What to do: Write out exactly the lines from the line with "recess_cutter(lower_recess_depth, lower_recess_shift);" through the line with "obj.data.transform(obj.matrix_world)", both ends included, and no other line.

Recorded data:
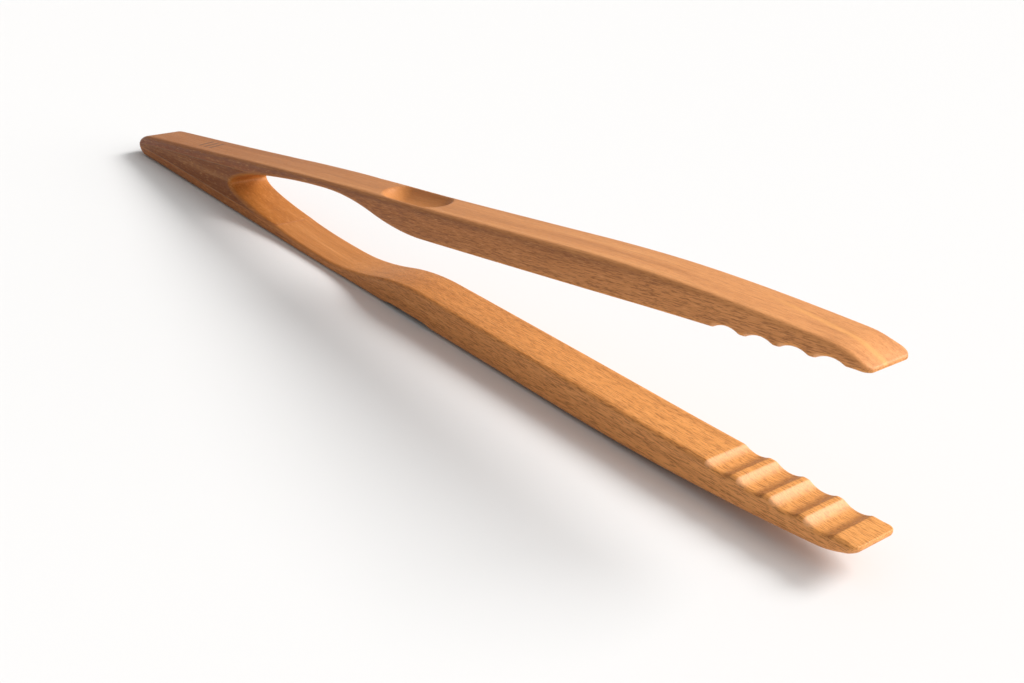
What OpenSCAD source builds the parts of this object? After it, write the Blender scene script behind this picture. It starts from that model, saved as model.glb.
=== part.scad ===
// Wooden spring tongs: two arms glued to a wedge, each with a thin neck that bends as the spring.
// They lie on the lower arm's flat outer face, with the butt towards -X and the tips towards +X.
// The origin is on that face's plane, below the middle of the tongs' length.

/* [Overall] */
// Length from the rounded butt to the lower tip
overall_length = 300; // [250:1:360]
// Width of every piece, across the tongs
width = 13.8; // [11:0.1:20]
// Angle between the outer faces of the two arms at rest
spread_angle = 9; // [7:0.1:11]

/* [Heel and wedge] */
// Thickness of an arm where it is glued to the wedge
heel_thickness = 3; // [2.4:0.1:4]
// Thickness of a glue line
glue_thickness = 0.15; // [0.1:0.01:0.3]
// Thickness of the wedge where it meets the rounded butt
wedge_tip = 0.9; // [0.6:0.1:2]
// Distance from the butt to the bottom of the crotch
crotch_at = 62.5; // [50:0.5:70]
// Distance from the start of an arm to the feathered end of the wedge's horn
horn_end = 85; // [80:0.5:95]

/* [Neck] */
// Thickness of the neck at its thinnest
neck_thickness = 2.45; // [2:0.05:2.9]
// Distance from the start of an arm to the first thinnest point of its neck
neck_start = 98; // [96:0.5:100]
// Distance from the start of an arm to the axis about which its neck bends
bend_at = 104; // [101:0.5:107]
// Distance from the start of an arm to the foot of its shoulder
shoulder_start = 111; // [108:0.5:116]
// Length of the shoulder, from the neck's thickness to the grip's
shoulder_length = 47; // [38:0.5:56]

/* [Grip] */
// Thickness of an arm along its grip
grip_thickness = 8.7; // [7:0.1:11]
// Radius of the round cutter that hollows a finger recess
recess_radius = 7.5; // [7:0.1:9]
// Travel of that cutter along the arm
recess_travel = 14.5; // [8:0.5:18]
// Distance from the start of an arm to the middle of its recess
recess_at = 148.5; // [145:0.5:160]
// Depth of the recess in the upper arm
upper_recess_depth = 3; // [2:0.1:3.6]
// Depth of the recess in the lower arm
lower_recess_depth = 3.6; // [2:0.1:3.8]
// How far the upper recess sits from the middle of its arm's width
upper_recess_shift = 0.3; // [-1:0.1:1]
// How far the lower recess sits from the middle of its arm's width
lower_recess_shift = -1.3; // [-2:0.1:2]

/* [Jaw] */
// Length over which the jaw's outer face curves in to the tip
jaw_taper = 84; // [60:1:90]
// Length of the steeper curve at the very tip
nose_length = 9.5; // [6:0.5:14]
// Thickness of the blunt tip
tip_thickness = 0.9; // [0.6:0.1:2]
// Number of grooves across each jaw
groove_count = 4; // [2:1:5]
// Distance from one groove to the next
groove_pitch = 8.65; // [8:0.05:11]
// Radius of the drum that cuts a groove
groove_radius = 7; // [5:0.1:8]
// Depth of a groove
groove_depth = 1; // [0.5:0.1:1.2]
// Flat land between the last groove and the tip
tip_land = 5.6; // [3:0.1:8]

/* [Hidden] */
$fn = 96;
half_angle = spread_angle / 2;
bond_depth = heel_thickness + glue_thickness;
butt_radius = bond_depth + wedge_tip / 2;
arm_length = overall_length - butt_radius;
nose_share = 0.28; // part of the jaw's taper that the nose makes
shoulder_break = 0.54; // where the shoulder turns from hollow to round, as a share of its length
curve_steps = 16; // straight pieces in each curved stretch of an outline
past = 1; // how far a cutting shape runs past what it cuts
wood_pale = [0.82, 0.58, 0.38];
wood_warm = [0.75, 0.5, 0.31];
wood_core = [0.66, 0.42, 0.25];
glue_pale = [0.86, 0.72, 0.52];

// Points at even steps along an arm, from one distance to another.
function steps(from, to) = [for (i = [0:curve_steps]) from + (to - from) * i / curve_steps];

// Depth of an arm's inner face below its outer face, from the horn's end to the grip.
function neck_dip(s) = (heel_thickness - neck_thickness) * pow((neck_start - s) / (neck_start - horn_end), 2);
function shoulder_share(u) =
    u < shoulder_break ? u * u / shoulder_break : 1 - (1 - u) * (1 - u) / (1 - shoulder_break);
function shoulder_rise(s) =
    (grip_thickness - neck_thickness) * shoulder_share((s - shoulder_start) / shoulder_length);

// How far the jaw's outer face has curved in at a distance along the arm.
function taper_share(s, reach) = pow(max(0, 1 - (arm_length - s) / reach), 2);
function jaw_rise(s) =
    (grip_thickness - tip_thickness)
    * ((1 - nose_share) * taper_share(s, jaw_taper) + nose_share * taper_share(s, nose_length));

// Half of the gap between the arms' glued faces, at a distance from the butt along the middle line.
function bond_half_gap(x) =
    (butt_radius + (x - butt_radius) * sin(half_angle) - bond_depth) / cos(half_angle);
// The horn's end, as a distance from the butt along the middle line.
horn_x = butt_radius + horn_end * cos(half_angle) - (butt_radius - bond_depth) * sin(half_angle);
horn_half_gap = bond_half_gap(horn_x);
function crotch_x(z) = crotch_at + (horn_x - crotch_at) * pow(z / horn_half_gap, 2);

// Stands a side-view outline up as a piece of the tongs' width, in the tongs' frame.
module slab() {
    translate([-(arm_length - butt_radius) / 2, 0, 0])
        rotate([90, 0, 0])
            linear_extrude(width, center = true)
                children();
}

// Turns a side view drawn along the middle line, from the butt, into the resting side view.
module along_middle() {
    translate([0, butt_radius])
        rotate(half_angle)
            translate([-butt_radius, 0])
                children();
}

// Swaps a lower arm's side view for the upper arm's.
module mirrored_up() {
    translate([0, butt_radius])
        mirror([-sin(half_angle), cos(half_angle)])
            translate([0, -butt_radius])
                children();
}

// The same swap for a solid in the tongs' frame.
module mirrored_up_solid() {
    translate([-(arm_length - butt_radius) / 2, 0, butt_radius])
        mirror([-sin(half_angle), 0, cos(half_angle)])
            translate([(arm_length - butt_radius) / 2, 0, -butt_radius])
                children();
}

// Everything inside the rounded end of the butt.
module butt_outline() {
    translate([0, butt_radius])
        circle(butt_radius);
    translate([0, -past])
        square([arm_length, arm_length]);
}

// Side view of the glued part of the lower arm, as far as the bend in its neck.
module heel_outline() {
    intersection() {
        polygon(concat(
            [[-butt_radius - past, 0], [bend_at, 0], [bend_at, neck_thickness], [neck_start, neck_thickness]],
            [for (s = steps(neck_start, horn_end)) [s, neck_thickness + neck_dip(s)]],
            [[-butt_radius - past, heel_thickness]]
        ));
        butt_outline();
    }
}

// Side view of the film of glue on the lower arm's heel.
module glue_outline() {
    intersection() {
        translate([-butt_radius - past, heel_thickness])
            square([butt_radius + past + horn_end, glue_thickness]);
        butt_outline();
    }
}

// Side view of the wedge: the gap between the glue lines, with the crotch cut out of its wide end.
module wedge_outline() {
    intersection() {
        along_middle()
            polygon(concat(
                [[0, -bond_half_gap(0)]],
                [for (z = steps(-horn_half_gap, horn_half_gap)) [crotch_x(z), z]],
                [[0, bond_half_gap(0)]]
            ));
        butt_outline();
    }
}

// Side view of the lower arm from the bend in its neck to its tip.
module arm_outline() {
    shoulder_end = shoulder_start + shoulder_length;
    difference() {
        polygon(concat(
            [[bend_at, 0]],
            [for (s = steps(arm_length - jaw_taper, arm_length - nose_length)) [s, jaw_rise(s)]],
            [for (s = steps(arm_length - nose_length, arm_length)) [s, jaw_rise(s)]],
            [[arm_length, grip_thickness]],
            [for (s = steps(shoulder_end, shoulder_start)) [s, neck_thickness + shoulder_rise(s)]],
            [[bend_at, neck_thickness]]
        ));
        jaw_grooves();
    }
}

// Side view of the drums that cut the grooves, counted from the tip.
module jaw_grooves() {
    half_groove = sqrt(2 * groove_radius * groove_depth - pow(groove_depth, 2));
    for (i = [0:groove_count - 1])
        translate([arm_length - tip_land - half_groove - i * groove_pitch,
                   grip_thickness - groove_depth + groove_radius])
            circle(groove_radius);
}

// The round-ended cutter that hollows the lower arm's outer face, in the tongs' frame.
module recess_cutter(depth, shift) {
    translate([recess_at - (arm_length - butt_radius) / 2, shift, depth - recess_radius]) {
        rotate([0, 90, 0])
            cylinder(h = recess_travel, r = recess_radius, center = true);
        for (side = [-1, 1])
            translate([side * recess_travel / 2, 0, 0])
                sphere(recess_radius);
    }
}

module wedge_block() {
    color(wood_core)
        slab()
            wedge_outline();
}

module upper_glue_line() {
    color(glue_pale)
        slab()
            mirrored_up()
                glue_outline();
}

module lower_glue_line() {
    color(glue_pale)
        slab()
            glue_outline();
}

module upper_heel() {
    color(wood_pale)
        slab()
            mirrored_up()
                heel_outline();
}

module lower_heel() {
    color(wood_warm)
        slab()
            heel_outline();
}

module upper_arm() {
    color(wood_pale)
        mirrored_up_solid()
            difference() {
                slab()
                    arm_outline();
                recess_cutter(upper_recess_depth, upper_recess_shift);
            }
}

module lower_arm() {
    color(wood_warm)
        difference() {
            slab()
                arm_outline();
            recess_cutter(lower_recess_depth, lower_recess_shift);
        }
}

wedge_block();
upper_glue_line();
lower_glue_line();
upper_heel();
lower_heel();
upper_arm();
lower_arm();
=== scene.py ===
import math
import bmesh
import bpy
import numpy as np
from mathutils import Matrix, Vector


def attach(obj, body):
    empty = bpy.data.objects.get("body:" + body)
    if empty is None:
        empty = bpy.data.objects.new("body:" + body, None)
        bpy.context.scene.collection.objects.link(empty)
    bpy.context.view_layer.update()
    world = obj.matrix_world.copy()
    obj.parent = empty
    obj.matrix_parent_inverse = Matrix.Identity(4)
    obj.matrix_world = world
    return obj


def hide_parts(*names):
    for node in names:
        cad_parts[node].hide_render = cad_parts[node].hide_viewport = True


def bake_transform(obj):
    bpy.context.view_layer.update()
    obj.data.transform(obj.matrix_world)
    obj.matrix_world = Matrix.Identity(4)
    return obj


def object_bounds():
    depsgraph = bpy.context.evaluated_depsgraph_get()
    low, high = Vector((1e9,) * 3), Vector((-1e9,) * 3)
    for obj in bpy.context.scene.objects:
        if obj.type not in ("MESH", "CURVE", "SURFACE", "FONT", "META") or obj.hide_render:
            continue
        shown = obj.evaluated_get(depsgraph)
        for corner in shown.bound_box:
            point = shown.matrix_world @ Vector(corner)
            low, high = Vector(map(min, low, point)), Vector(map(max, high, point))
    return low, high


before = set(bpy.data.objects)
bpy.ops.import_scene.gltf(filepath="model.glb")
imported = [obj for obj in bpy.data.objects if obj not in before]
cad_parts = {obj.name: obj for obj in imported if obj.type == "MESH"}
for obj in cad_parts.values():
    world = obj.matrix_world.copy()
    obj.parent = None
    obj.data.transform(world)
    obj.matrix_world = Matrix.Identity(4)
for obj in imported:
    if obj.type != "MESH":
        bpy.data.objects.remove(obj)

cadLow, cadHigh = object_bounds()
mm = 0.001

# Wooden tongs: two beech arms glued to a wedge. All sizes here are millimetres.
# Along an arm, s runs from the butt to the tip and t from the outer face inwards.

tongs = {
    "length": (cadHigh.x - cadLow.x) / mm,
    "halfWidth": (cadHigh.y - cadLow.y) / 2 / mm,
    "spread": 9.0,  # degrees between the two outer faces
    "heelThickness": 3.0,
    "glueThickness": 0.15,
    "wedgeTip": 0.9,
    "crotchAt": 62.2,  # from the butt to the deepest point of the opening
    "crotchPower": 1.7,  # 2 is a round opening, less is a tighter one
    "crotchNose": 0.9,
    "crotchBelow": 0.15,  # the deepest point sits a little under the middle line
    "buttReach": 30.0,  # the butt's end drops away over this length
    "buttLonger": 0.6,
    "buttLower": 0.3,
    "edgeRound": 1.3,
    "joinedRound": 1.2,  # where the wood is glued and sanded as one
    "sharpEdge": 0.05,
    "wearReach": 0.8,
    "columnsAcross": 24,
    "columnsRound": 6,
    "layersThrough": 6,
}
halfSpread = math.radians(tongs["spread"] / 2)
halfWidth = tongs["halfWidth"]
edgeRound = tongs["edgeRound"]
joinedRound = tongs["joinedRound"]
sharpEdge = tongs["sharpEdge"]
glueLevel = tongs["heelThickness"] + tongs["glueThickness"]
buttRadius = glueLevel + tongs["wedgeTip"] / 2
armLength = tongs["length"] - buttRadius
buttAt = cadLow.x / mm + buttRadius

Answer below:
            recess_cutter(lower_recess_depth, lower_recess_shift);
        }
}

wedge_block();
upper_glue_line();
lower_glue_line();
upper_heel();
lower_heel();
upper_arm();
lower_arm();
=== scene.py ===
import math
import bmesh
import bpy
import numpy as np
from mathutils import Matrix, Vector


def attach(obj, body):
    empty = bpy.data.objects.get("body:" + body)
    if empty is None:
        empty = bpy.data.objects.new("body:" + body, None)
        bpy.context.scene.collection.objects.link(empty)
    bpy.context.view_layer.update()
    world = obj.matrix_world.copy()
    obj.parent = empty
    obj.matrix_parent_inverse = Matrix.Identity(4)
    obj.matrix_world = world
    return obj


def hide_parts(*names):
    for node in names:
        cad_parts[node].hide_render = cad_parts[node].hide_viewport = True


def bake_transform(obj):
    bpy.context.view_layer.update()
    obj.data.transform(obj.matrix_world)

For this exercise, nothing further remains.